Thing is, as extraneous as that addition the plot might be, I still liked it quite a bit. Michael Keaton is delightfully smarmy as the duplicitous V. A. Vandevere, while Eva Green lights up the screen as heavenly aerial daredevil Colette Marchant, a circus performer given the task to ride Dumbo as he soars above an awestruck audience. Burton’s knack for crafting wild, discombobulating visuals is as sharp as ever, Rick Heinrichs’ (Sleepy Hollow) colorfully eccentric production design and Colleen Atwood’s (Chicago) magnificent costumes nothing short of stunning. Throw in Danny Elfman’s (Batman, Milk) marvelous score, which inventively reworks themes and songs from the 1941 feature with eloquent effortlessness, and my inner eight-year-old almost could help but come out to play. I enjoyed myself immensely, and to say I was happily smiling start to finish wouldn’t be stretching the truth by all that large a margin.
I do wish with the movie spent more time focusing on its titular character. Dumbo is magnificently created, the visual effects wizards behind his birth deserving of an enormous amount of praise. His expressive eyes fill the screen, and every time the little guy took flight my heart soared so high it almost crashed through the theatre’s ceiling. As this is his story he deserves to be the focal point of it, and yet for long stretches of the narrative he’s frustratingly more of an afterthought than he is an integral central figure. That this isn’t a fatal flaw is a testament to just how beguiling all of the moments involving the baby elephant prove to be, and while this is a problem, I just can’t find the energy or the desire make it a big one.

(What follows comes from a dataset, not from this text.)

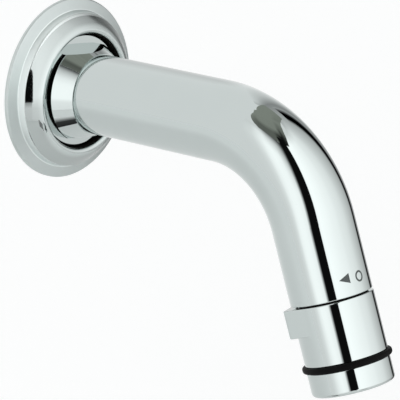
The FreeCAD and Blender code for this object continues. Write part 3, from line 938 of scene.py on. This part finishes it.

It’s hard for me to state that Burton’s Dumbo will ever mean as much to me as the 1941 feature did. There’s just no way that could happen. Just as clearly, I also can’t imagine the film will inspire and move countless generations of viewers in anything approaching a similar manner. But that doesn’t mean Burton has dropped the ball. His version of the story has spirit and it has imagination. It delivers visual wonders that are exuberantly spellbinding. Most importantly, it has a heart so overflowing in the hope for a better world and in the promise of future generations changing society for the better that cannot be denied. I believed an elephant could fly, this Disney remake a beguiling fantasy that does its animated predecessor proud.